Under various levels of background noise and time-alteration conditions, speech perception was measured in 40 elderly participants who had NHiA and SNHL-H and SNHL-L performance with criteria of 70% correct;25 the subjects’ sentence perception was then analyzed in terms of error percentage, error type, and error pattern to identify the factors associated with audiometric loss and age-related deficits. Key findings include the following: as either the noise level grew louder or speech became faster, the percentage scores significantly increased in the SNHL groups. However, background noise and time alteration conditions showed different patterns. With background noise, there was a significant difference in the percentage scores between the NHiA and SNHL groups as a factor of audiometric loss, whereas the error percentage of the NHiA group differed from that of the SNHL-L group, which considered lower hearing sensitivity, poor supra-threshold auditory processing, and differences in cognitive abilities, but not from that of the SNHL-H group. In the background noise and time-alteration conditions, all three groups had the highest noun error rate in their perceptions of sentences, although their error numbers differed. Also, postposition and verb errors followed noun errors as common error types in the elderly. Specifically, when the noun errors were divided into seven error patterns, the no response error pattern was highly robust in all groups and the fail error pattern was the second most robust. However, the third pattern in noun errors was not the same in the background noise and time-alteration conditions. For example, a substitution pattern was revealed in the noise condition, but an omission pattern appeared in time alteration. Although the percentage scores, error types, and error patterns were affected by either the audiometric loss or age-related deficits in the elderly, the type of difficult listening condition also affected their speech recognition performance.
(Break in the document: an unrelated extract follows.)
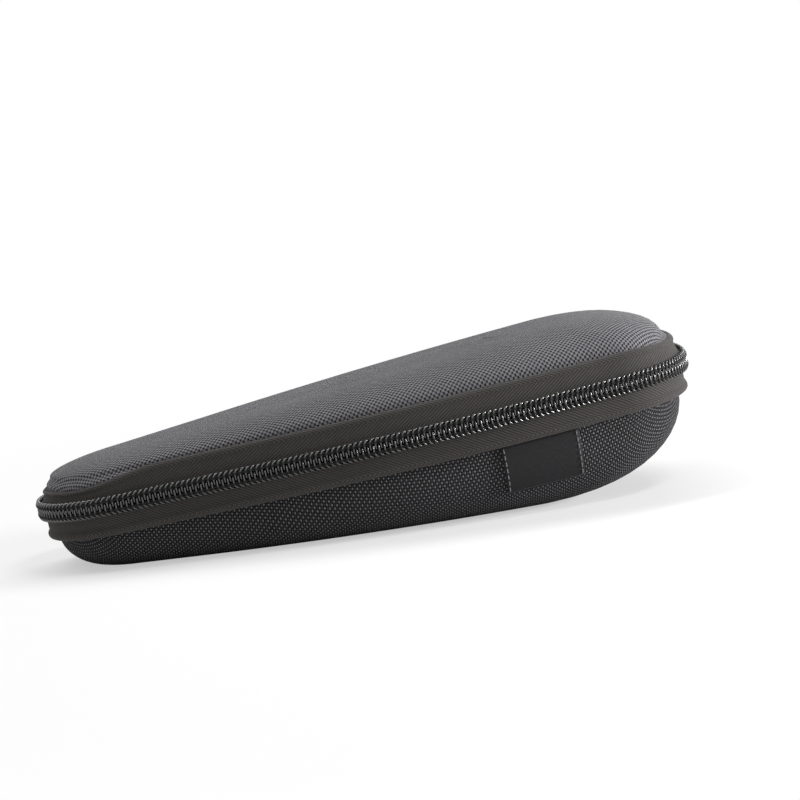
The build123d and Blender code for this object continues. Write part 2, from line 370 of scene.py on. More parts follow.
def object_weave(name, yarn, pitch, relief, fuzz):
    """Fine cloth on the case's own solids, laid by the case's own axes."""
    finish = Finish(name)
    x, y, z = finish.axes(finish.case_place(), "XYZ")
    loops = (x * (TURN / pitch)).sine() * ((y + z * 0.8) * (TURN / pitch)).sine() * 0.5 + 0.5
    nap = finish.noise(fuzz, 4.0, 0.65)
    height = loops * 0.6 + nap * 0.4
    patches = finish.noise(45.0, 2.0)
    colours = finish.blend((height * 0.7 + patches * 0.4).clamped(), tinted(yarn, 0.45), tinted(yarn, 1.4))
    return finish.surface(
        Base_Color=colours,
        Roughness=0.9,
        Specular_IOR_Level=0.12,
        Sheen_Weight=0.1,
        Sheen_Roughness=0.5,
        Normal=finish.bump(height, relief, 0.7),
    )


def brushed_knit(name, yarn, course):
    """Short napped knit with fine ribs along the case and slightly rubbed patches."""
    finish = Finish(name)
    (y,) = finish.axes(finish.case_place(), "Y")
    wander = finish.noise(60.0, 2.0)
    ribs = ((y + wander * course) * (TURN / course)).sine() * 0.5 + 0.5
    nap = finish.noise(2600.0, 5.0, 0.75)
    tufts = finish.noise(520.0, 3.0, 0.6)
    rubbed = finish.noise(38.0, 3.0, 0.6)
    height = nap * 0.5 + tufts * 0.35 + ribs * 0.15
    shade = (nap * 0.55 + tufts * 0.5 + ribs * 0.12 + rubbed * 0.5 - 0.35).clamped()
    return finish.surface(
        Base_Color=finish.blend(shade, tinted(yarn, 0.35), tinted(yarn, 1.7)),
        Roughness=0.95,
        Specular_IOR_Level=0.08,
        Sheen_Weight=0.12,
        Sheen_Roughness=0.45,
        Normal=finish.bump(height, 0.25 * MM, 0.8),
    )


def monofilament(name, base):
    """Glossy drawn nylon with faint flow marks."""
    finish = Finish(name)
    marks = finish.noise(700.0, 3.0)
    colours = finish.blend(marks, tinted(base, 0.7), tinted(base, 1.4))
    return finish.surface(
        Base_Color=colours,
        Roughness=0.22 + marks * 0.1,
        Specular_IOR_Level=1.0,
        Coat_Weight=0.4,
        Coat_Roughness=0.2,
        Normal=finish.bump(marks, 0.02 * MM, 0.4),
    )


def spun_thread(name, base):
    """Twisted sewing thread."""
    finish = Finish(name)
    along, across = finish.cloth_place()
    twist_pitch = 0.5 * MM
    twist = (along * (TURN / twist_pitch) + across * TURN).sine() * 0.5 + 0.5
    fibres = finish.noise(1800.0, 2.0)
    colours = finish.blend((twist * 0.6 + fibres * 0.4).clamped(), tinted(base, 0.5), tinted(base, 1.5))
    return finish.surface(
        Base_Color=colours,
        Roughness=0.75,
        Specular_IOR_Level=0.15,
        Sheen_Weight=0.05,
        Normal=finish.bump(twist, 0.05 * MM, 0.8),
    )


def lacquered_metal(name, base):
    """Lacquered zinc casting with a fine orange peel and worn high spots."""
    finish = Finish(name)
    peel = finish.noise(450.0, 2.0)
    edges = finish.node("ShaderNodeNewGeometry", {}, {}, "Pointiness")
    worn = ((edges - 0.53) * 14.0 + finish.noise(300.0, 3.0) * 0.5 - 0.3).clamped()
    bare_metal = (0.09, 0.088, 0.085)
    colours = finish.blend(worn, base, bare_metal)
    return finish.surface(
        Base_Color=colours,
        Roughness=0.32 + peel * 0.15,
        Specular_IOR_Level=0.35,
        Coat_Weight=0.15,
        Coat_Roughness=0.2,
        Normal=finish.bump(peel, 0.03 * MM, 0.35),
    )


def ribbed_satin(name, base):
    """Woven label: fine ribs across, a soft sheen and a paler selvedge line at its lower hem."""
    finish = Finish(name)
    _, across = finish.cloth_place()
    rib_pitch = 0.42 * MM
    hem_line = 0.35 * MM
    hem_width = 0.22 * MM
    rib = (across * (TURN / rib_pitch)).sine() * 0.5 + 0.5
    grain = finish.noise(1500.0, 2.0)
    hem = 1.0 - (abs(across - hem_line) / hem_width).clamped()
    shade = (rib * 0.45 + grain * 0.35 + hem * 1.3).clamped()
    colours = finish.blend(shade, tinted(base, 0.7), tinted(base, 3.0))
    return finish.surface(
        Base_Color=colours,
        Roughness=0.7 - rib * 0.1,
        Specular_IOR_Level=0.06,
        Normal=finish.bump(rib, 0.06 * MM, 0.6),
    )


# The case's plan outline and the frame of its seam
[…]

In conclusion, the effects of hearing and cognitive loss were seen under difficult listening environments such as background noise and time alteration in the elderly. Regardless of a slightly different group performance across the eight experimental conditions, the robustness of the noun errors and their error patterns were very similar, which might be extended to a possible clinical application of aural rehabilitation for the elderly population.22

Acknowledgments

The preliminary data of this work were presented at 2018 Audiology Now in American Academy of Audiology (Nashville, TN, USA). This paper was supported by Hallym University Research Fund 2018 (H20180250) and the Ministry of Education of the Republic of Korea and the National Research Foundation of Korea (NRF-2015S1A3A2046760).

Disclosure

The authors report no conflicts of interest in this work.